+++ Dataset records +++

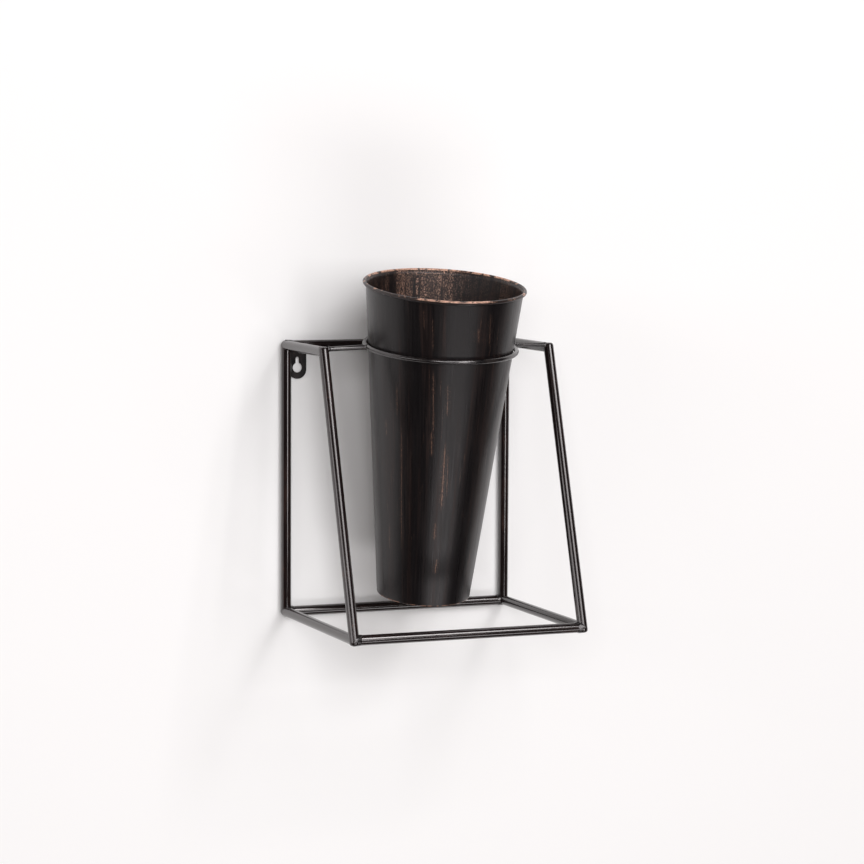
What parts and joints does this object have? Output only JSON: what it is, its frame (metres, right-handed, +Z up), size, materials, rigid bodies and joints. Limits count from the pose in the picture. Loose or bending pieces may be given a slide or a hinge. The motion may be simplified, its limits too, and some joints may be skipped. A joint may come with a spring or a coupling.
{
  "type": "wall planter",
  "caption": "Tall tapered metal pot that leans forward in a wire ring, on a welded frame of round bar with two keyhole tabs for hanging it on a wall.",
  "frame": {"origin": "midway between the centres of the two keyholes' round holes, on the plane of the wall", "axes": "+X to the right as seen from the room, +Y into the wall, +Z up"},
  "size_m": [0.25, 0.2129, 0.3555],
  "materials": {
    "frame_paint": "satin near-black with small worn coppery spots",
    "ring_paint": "satin near-black",
    "tab_paint": "matte near-black",
    "pot_paint": "satin near-black, brushed lengthways and rubbed through to coppery brown",
    "rim_paint": "near-black worn to coppery brown on its top"
  },
  "bodies": {
    "frame": {"left_front_leg": "frame_paint", "right_front_leg": "frame_paint", "left_top_arm": "frame_paint", "right_top_arm": "frame_paint", "left_bottom_arm": "frame_paint", "right_bottom_arm": "frame_paint", "left_rear_upright": "frame_paint", "right_rear_upright": "frame_paint", "rear_top_rail": "frame_paint", "rear_bottom_rail": "frame_paint", "front_bottom_rail": "frame_paint", "frame_weld_beads": "frame_paint", "left_ring_rod": "ring_paint", "right_ring_rod": "ring_paint", "pot_ring": "ring_paint", "ring_weld_beads": "ring_paint", "left_hanger_tab": "tab_paint", "right_hanger_tab": "tab_paint", "hanger_weld_beads": "tab_paint"},
    "pot": {"pot_wall": "pot_paint", "pot_rim_bead": "rim_paint", "pot_floor": "pot_paint"}
  },
  "joints": [
    {"name": "pot_lift", "type": "slide", "parent": "frame", "child": "pot", "axis": [0, -0.1685, 0.9857], "range_m": [0, 0.275]}
  ]
}
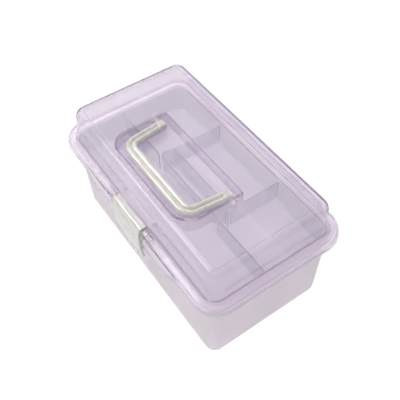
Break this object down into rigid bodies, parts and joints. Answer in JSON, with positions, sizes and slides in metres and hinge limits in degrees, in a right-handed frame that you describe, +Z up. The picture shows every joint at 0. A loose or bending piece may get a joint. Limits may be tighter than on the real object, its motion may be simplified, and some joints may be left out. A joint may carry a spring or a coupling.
{
  "type": "sewing box",
  "caption": "Rectangular lilac plastic sewing box with a clear hinged lid, folding carry handle, front latch and a lift-out compartment tray.",
  "frame": {"origin": "middle of the box in plan, at the plane of the feet", "axes": "+X to the right along the length, +Y to the hinge side, +Z up; the latch faces -Y"},
  "size_m": [0.2494, 0.1487, 0.1267],
  "materials": {
    "frosted_tub": "frosted, translucent lilac",
    "clear_lid": "clear, glossy, lilac tint",
    "frosted_tray": "clear lilac tint, lightly frosted",
    "pearl_white": "pearl white, satin gloss",
    "pin_steel": "plain"
  },
  "bodies": {
    "tub_body": {"tub": "frosted_tub", "hinge_pin_left": "pin_steel", "hinge_pin_right": "pin_steel", "foot_front_left": "frosted_tub", "foot_front_right": "frosted_tub", "foot_back_left": "frosted_tub", "foot_back_right": "frosted_tub"},
    "lid_body": {"lid": "clear_lid"},
    "handle_body": {"handle": "pearl_white"},
    "latch_body": {"latch": "pearl_white"},
    "tray_body": {"tray": "frosted_tray"}
  },
  "joints": [
    {"name": "lid_hinge", "type": "hinge", "parent": "tub_body", "child": "lid_body", "pos_m": [0, 0.0721, 0.081], "axis": [-1, 0, 0], "range_deg": [0, 105]},
    {"name": "handle_hinge", "type": "hinge", "parent": "lid_body", "child": "handle_body", "pos_m": [0, -0.001, 0.1202], "axis": [-1, 0, 0], "range_deg": [0, 90]},
    {"name": "latch_hinge", "type": "hinge", "parent": "lid_body", "child": "latch_body", "pos_m": [0, -0.0671, 0.09215], "axis": [-1, 0, 0], "range_deg": [0, 28]},
    {"name": "tray_slide", "type": "slide", "parent": "tub_body", "child": "tray_body", "axis": [0, 0, 1], "range_m": [0, 0.001]}
  ]
}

+++

▸ **Task to complete**
Write out the records shown above, exactly as they appear.

▸ **Response below**
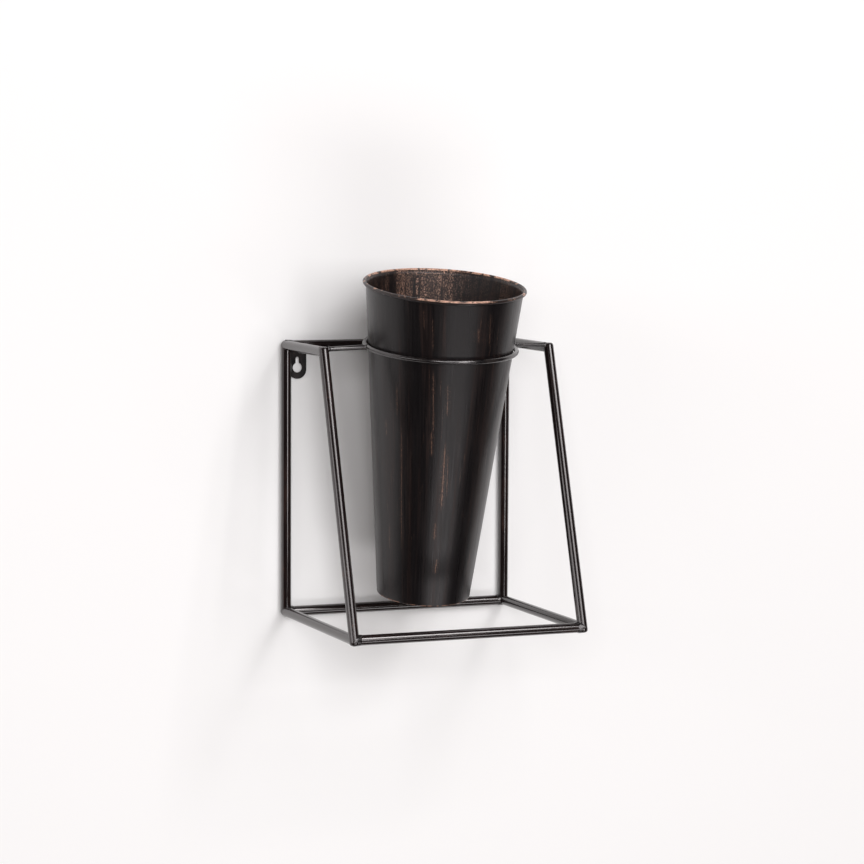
What parts and joints does this object have? Output only JSON: what it is, its frame (metres, right-handed, +Z up), size, materials, rigid bodies and joints. Limits count from the pose in the picture. Loose or bending pieces may be given a slide or a hinge. The motion may be simplified, its limits too, and some joints may be skipped. A joint may come with a spring or a coupling.
{
  "type": "wall planter",
  "caption": "Tall tapered metal pot that leans forward in a wire ring, on a welded frame of round bar with two keyhole tabs for hanging it on a wall.",
  "frame": {"origin": "midway between the centres of the two keyholes' round holes, on the plane of the wall", "axes": "+X to the right as seen from the room, +Y into the wall, +Z up"},
  "size_m": [0.25, 0.2129, 0.3555],
  "materials": {
    "frame_paint": "satin near-black with small worn coppery spots",
    "ring_paint": "satin near-black",
    "tab_paint": "matte near-black",
    "pot_paint": "satin near-black, brushed lengthways and rubbed through to coppery brown",
    "rim_paint": "near-black worn to coppery brown on its top"
  },
  "bodies": {
    "frame": {"left_front_leg": "frame_paint", "right_front_leg": "frame_paint", "left_top_arm": "frame_paint", "right_top_arm": "frame_paint", "left_bottom_arm": "frame_paint", "right_bottom_arm": "frame_paint", "left_rear_upright": "frame_paint", "right_rear_upright": "frame_paint", "rear_top_rail": "frame_paint", "rear_bottom_rail": "frame_paint", "front_bottom_rail": "frame_paint", "frame_weld_beads": "frame_paint", "left_ring_rod": "ring_paint", "right_ring_rod": "ring_paint", "pot_ring": "ring_paint", "ring_weld_beads": "ring_paint", "left_hanger_tab": "tab_paint", "right_hanger_tab": "tab_paint", "hanger_weld_beads": "tab_paint"},
    "pot": {"pot_wall": "pot_paint", "pot_rim_bead": "rim_paint", "pot_floor": "pot_paint"}
  },
  "joints": [
    {"name": "pot_lift", "type": "slide", "parent": "frame", "child": "pot", "axis": [0, -0.1685, 0.9857], "range_m": [0, 0.275]}
  ]
}
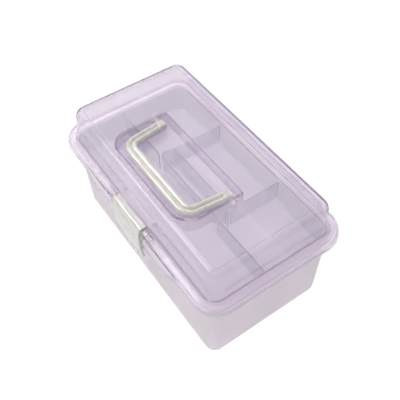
Break this object down into rigid bodies, parts and joints. Answer in JSON, with positions, sizes and slides in metres and hinge limits in degrees, in a right-handed frame that you describe, +Z up. The picture shows every joint at 0. A loose or bending piece may get a joint. Limits may be tighter than on the real object, its motion may be simplified, and some joints may be left out. A joint may carry a spring or a coupling.
{
  "type": "sewing box",
  "caption": "Rectangular lilac plastic sewing box with a clear hinged lid, folding carry handle, front latch and a lift-out compartment tray.",
  "frame": {"origin": "middle of the box in plan, at the plane of the feet", "axes": "+X to the right along the length, +Y to the hinge side, +Z up; the latch faces -Y"},
  "size_m": [0.2494, 0.1487, 0.1267],
  "materials": {
    "frosted_tub": "frosted, translucent lilac",
    "clear_lid": "clear, glossy, lilac tint",
    "frosted_tray": "clear lilac tint, lightly frosted",
    "pearl_white": "pearl white, satin gloss",
    "pin_steel": "plain"
  },
  "bodies": {
    "tub_body": {"tub": "frosted_tub", "hinge_pin_left": "pin_steel", "hinge_pin_right": "pin_steel", "foot_front_left": "frosted_tub", "foot_front_right": "frosted_tub", "foot_back_left": "frosted_tub", "foot_back_right": "frosted_tub"},
    "lid_body": {"lid": "clear_lid"},
    "handle_body": {"handle": "pearl_white"},
    "latch_body": {"latch": "pearl_white"},
    "tray_body": {"tray": "frosted_tray"}
  },
  "joints": [
    {"name": "lid_hinge", "type": "hinge", "parent": "tub_body", "child": "lid_body", "pos_m": [0, 0.0721, 0.081], "axis": [-1, 0, 0], "range_deg": [0, 105]},
    {"name": "handle_hinge", "type": "hinge", "parent": "lid_body", "child": "handle_body", "pos_m": [0, -0.001, 0.1202], "axis": [-1, 0, 0], "range_deg": [0, 90]},
    {"name": "latch_hinge", "type": "hinge", "parent": "lid_body", "child": "latch_body", "pos_m": [0, -0.0671, 0.09215], "axis": [-1, 0, 0], "range_deg": [0, 28]},
    {"name": "tray_slide", "type": "slide", "parent": "tub_body", "child": "tray_body", "axis": [0, 0, 1], "range_m": [0, 0.001]}
  ]
}